To comprehend why Dawn of Thunder and the work Komotion Studios matters, requires a more thorough understanding of Nigeria’s past as a former colony and the extensive destructive cultural impact colonialism had on our creative industries. Fantasy and magical realism is the very bedrock of Nigerian life, we believe in gods and monsters with as much certainly as we do the weather, perform elaborate rituals instinctively to ward off evil and believe in the paranormal. But this belief is also sort of an inner life for Nigerians, one that has somehow failed to penetrate our intellectual circles. Our Nollywood films frame our cultural history as ‘Bush’ or ‘illiterate’, or worse ‘evil’, our music and literature prefer to ignore it altogether. We extol the sterile unbelief with which western literature approaches all creative work and extol literary intellectualism (which is fine in its own right) above all else. Only recent have Nigerians begun to reclaim our traditional heritage, writers like Nnedi Okorafor, Chikodili Emelumadu, Lesley Nneka Arimah and Tade Thompson begun to celebrate this duality of worlds in which the average Nigerian lives.

As our fantasy, magical realism and sci-fi literature gains ground globally (Okorafor has won many of the world’s most important fantasy awards, and Emelumadu and Arimah were both nominated for the 2017 Caine Prize for Fantasy stories) film media is taking cues and exploring those genres.
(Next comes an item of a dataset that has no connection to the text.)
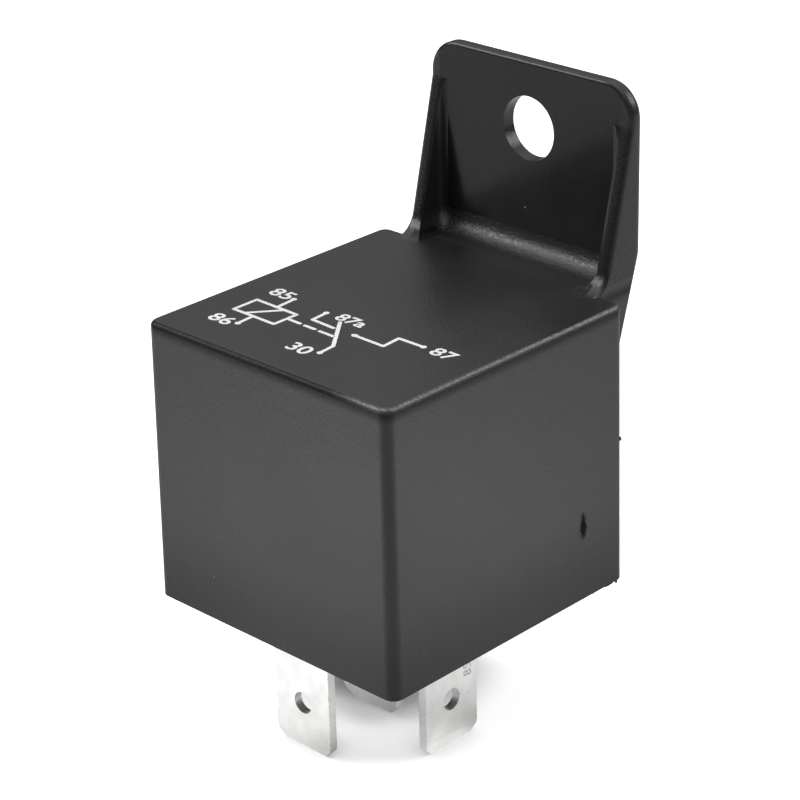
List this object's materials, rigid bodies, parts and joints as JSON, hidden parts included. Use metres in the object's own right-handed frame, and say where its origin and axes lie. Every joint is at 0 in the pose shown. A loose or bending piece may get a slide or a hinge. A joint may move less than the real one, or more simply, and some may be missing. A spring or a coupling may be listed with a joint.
{
  "type": "automotive relay",
  "caption": "Black plug-in changeover relay: cube cover with an upright bracket and screw hole at the back, and flat blades under its base.",
  "frame": {"origin": "centre of the base plate's underside, level with the cover's rim", "axes": "+Z away from the blades to the top of the cover, +Y towards the bracket, +X along the print on top, left to right"},
  "size_m": [0.028, 0.0335, 0.0539],
  "materials": {
    "cover_plastic": "satin",
    "base_plastic": "matte",
    "blade_metal": "tin-plated",
    "magnet_steel": "zinc-plated",
    "bobbin_plastic": "satin",
    "copper_wire": "enamelled",
    "solder_tin": "bright",
    "spring_bronze": "rolled",
    "rivet_steel": "bright",
    "contact_silver": "satin",
    "braid_copper": "braided"
  },
  "bodies": {
    "housing": {"cover": "cover_plastic", "base_plate": "base_plastic", "terminal_87": "blade_metal", "terminal_87a": "blade_metal", "terminal_85": "blade_metal", "terminal_86": "blade_metal", "terminal_30": "blade_metal", "yoke": "magnet_steel", "core": "magnet_steel", "bobbin": "bobbin_plastic", "coil_winding": "copper_wire", "solder_joints": "solder_tin", "yoke_rivets": "rivet_steel", "fixed_contact_open": "contact_silver", "fixed_contact_closed": "contact_silver", "contact_braid": "braid_copper"},
    "armature": {"armature": "magnet_steel", "armature_rivets": "rivet_steel", "moving_contact": "contact_silver", "contact_spring": "spring_bronze"}
  },
  "joints": [
    {"name": "armature_hinge", "type": "hinge", "parent": "housing", "child": "armature", "pos_m": [0, 0.011, 0.01732], "axis": [1, 0, 0], "range_deg": [0, 3], "stiffness_Nm_per_rad": 0.05, "springref_deg": -8.02, "deforming": ["contact_spring", "contact_braid"]}
  ]
}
Komotion Studios, a Lagos based VFX/Animation Studio, has taken things a step further with “Dawn Of Thunder” a short film that explores the origin story of Yoruba Orisa deity, Sango. Sango is the second most famous thunder god after Thor (who owes his fame to the Marvel Comics) and is the only Thunder God still actively worshiped. Except for sparse explorations by traditional western comics, no one has ever successfully brought the Yoruba pantheon to the small screen.
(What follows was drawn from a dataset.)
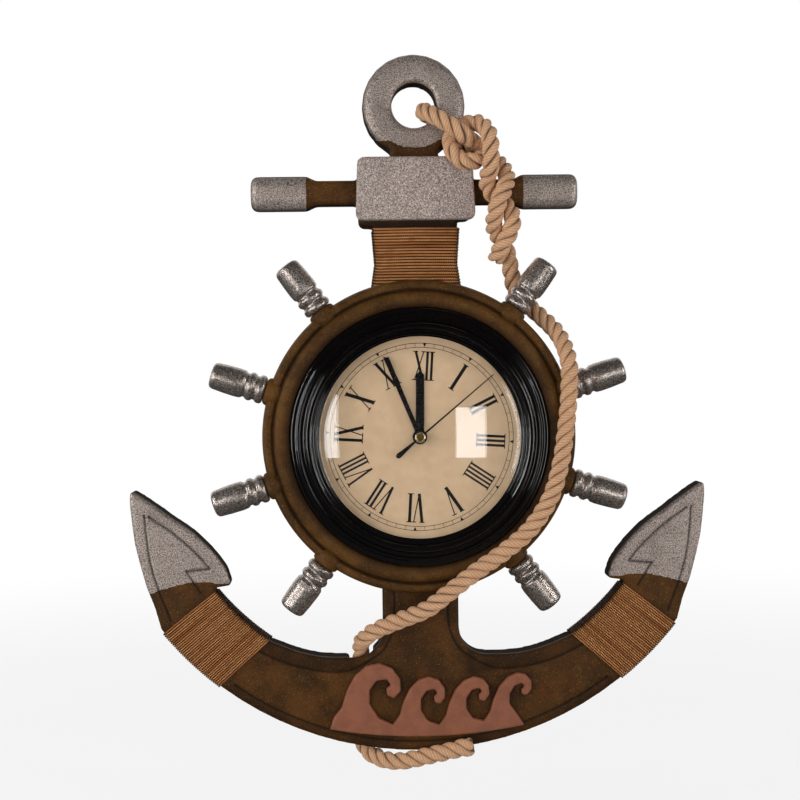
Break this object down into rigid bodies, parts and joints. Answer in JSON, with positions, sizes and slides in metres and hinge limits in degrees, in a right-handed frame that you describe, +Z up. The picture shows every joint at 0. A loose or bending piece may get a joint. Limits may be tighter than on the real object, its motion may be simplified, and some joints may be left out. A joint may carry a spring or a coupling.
{
  "type": "anchor wall clock",
  "caption": "Anchor-shaped wall clock: flat painted board with ring, stock and flukes, a spoked wheel rim round a domed quartz clock, wound twine bands and a tied rope.",
  "frame": {"origin": "hanging point on the board's flat back, on the stock's centre line", "axes": "+X to the right as seen from the front, +Z up towards the ring, +Y into the wall, so the clock faces -Y"},
  "size_m": [0.373, 0.0497, 0.4619],
  "materials": {
    "painted_board": "fibreboard under mottled olive-brown distressed paint, matt",
    "silver_paint": "fibreboard and turned wood under rubbed grainy silver paint with dark edges",
    "terracotta_paint": "fibreboard under matt terracotta paint",
    "jute_twine": "thin twisted jute twine",
    "cotton_rope": "soft three-strand cotton rope",
    "black_plastic": "moulded, matt black",
    "black_gloss": "moulded, glossy black",
    "clear_lens": "clear domed lens",
    "dial_print": "printed cream card, matt",
    "hand_black": "stamped sheet, satin black",
    "hub_brass": "polished",
    "white_nylon": "moulded nylon",
    "zinc_steel": "zinc plated",
    "copper_wire": "enamelled copper winding",
    "circuit_green": "printed circuit board",
    "battery_sleeve": "plain sleeved cell"
  },
  "bodies": {
    "root": {"anchor_board": "painted_board", "head_plate": "silver_paint", "wheel_rim": "painted_board", "spoke_1": "silver_paint", "spoke_2": "silver_paint", "spoke_3": "silver_paint", "spoke_4": "silver_paint", "spoke_5": "silver_paint", "spoke_6": "silver_paint", "spoke_7": "silver_paint", "spoke_8": "silver_paint", "wave_ornament": "terracotta_paint", "shank_winding": "jute_twine", "right_arm_winding": "jute_twine", "left_arm_winding": "jute_twine", "rope": "cotton_rope", "clock_case": "black_plastic", "case_screw_1": "zinc_steel", "case_screw_2": "zinc_steel", "case_screw_3": "zinc_steel", "case_screw_4": "zinc_steel", "bezel": "black_gloss", "lens": "clear_lens", "dial": "dial_print", "movement_front_cover": "black_plastic", "movement_rear_cover": "black_plastic", "coil": "copper_wire", "stator": "zinc_steel", "circuit_board": "circuit_green", "battery": "battery_sleeve", "battery_contact_left": "zinc_steel", "battery_contact_right": "zinc_steel", "hanger": "zinc_steel", "hanger_nail_left": "zinc_steel", "hanger_nail_right": "zinc_steel"},
    "minute": {"minute_hand": "hand_black", "centre_wheel": "white_nylon"},
    "hour": {"hour_hand": "hand_black", "hour_wheel": "white_nylon"},
    "set": {"set_knob": "white_nylon", "motion_wheel": "white_nylon"},
    "second": {"second_hand": "hand_black", "hub_cap": "hub_brass", "seconds_wheel": "zinc_steel"},
    "third": {"third_wheel": "white_nylon"},
    "step": {"step_wheel": "white_nylon"},
    "motor": {"rotor": "zinc_steel"}
  },
  "joints": [
    {"name": "minute_hand_turn", "type": "hinge", "parent": "root", "child": "minute", "pos_m": [0, -0.03, -0.1573], "axis": [0, 1, 0], "continuous": true},
    {"name": "hour_hand_turn", "type": "hinge", "parent": "root", "child": "hour", "pos_m": [0, -0.03, -0.1573], "axis": [0, 1, 0], "continuous": true},
    {"name": "set_knob_turn", "type": "hinge", "parent": "root", "child": "set", "pos_m": [-0.01022, -0.02, -0.1514], "axis": [0, 1, 0], "continuous": true},
    {"name": "second_hand_turn", "type": "hinge", "parent": "root", "child": "second", "pos_m": [0, -0.03, -0.1573], "axis": [0, 1, 0], "continuous": true},
    {"name": "third_wheel_turn", "type": "hinge", "parent": "root", "child": "third", "pos_m": [0.00967, -0.02, -0.15053], "axis": [0, 1, 0], "continuous": true},
    {"name": "step_wheel_turn", "type": "hinge", "parent": "root", "child": "step", "pos_m": [-0.00161, -0.02, -0.14814], "axis": [0, 1, 0], "continuous": true},
    {"name": "rotor_turn", "type": "hinge", "parent": "root", "child": "motor", "pos_m": [0.00286, -0.02, -0.14175], "axis": [0, 1, 0], "continuous": true}
  ],
  "couplings": [
    {"joint": "hour_hand_turn", "follows": "minute_hand_turn", "ratio": 0.083333},
    {"joint": "set_knob_turn", "follows": "minute_hand_turn", "ratio": -0.33333},
    {"joint": "third_wheel_turn", "follows": "second_hand_turn", "ratio": -0.125},
    {"joint": "step_wheel_turn", "follows": "second_hand_turn", "ratio": -6},
    {"joint": "rotor_turn", "follows": "second_hand_turn", "ratio": 30}
  ]
}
Here are a few things that intrigue us about the “Dawn Of Thunder” short film. It was created as a proof of Concept for a series or feature film, explores the childhood and origin story of the human who as a result of a series of travails is transfigured into the Orisa Sango. The film uses motion capture technology to animate the film’s characters and voice actors who worked entirely in Yoruba, all on a $400 budget. The film now has 80,000 views across platforms in less than two weeks.

Kolawole and Regina Olarewaju, Founders of Komotion Studios and their team of six animators, designers and engineers have basically done the impossible with 3D animation and proven that we don’t need capes and spandex to bring our own superheroes to life. The studio will soon start seeking funding to expand “Dawn of Thunder” into a much larger project and when they do, we’ll be front of the line.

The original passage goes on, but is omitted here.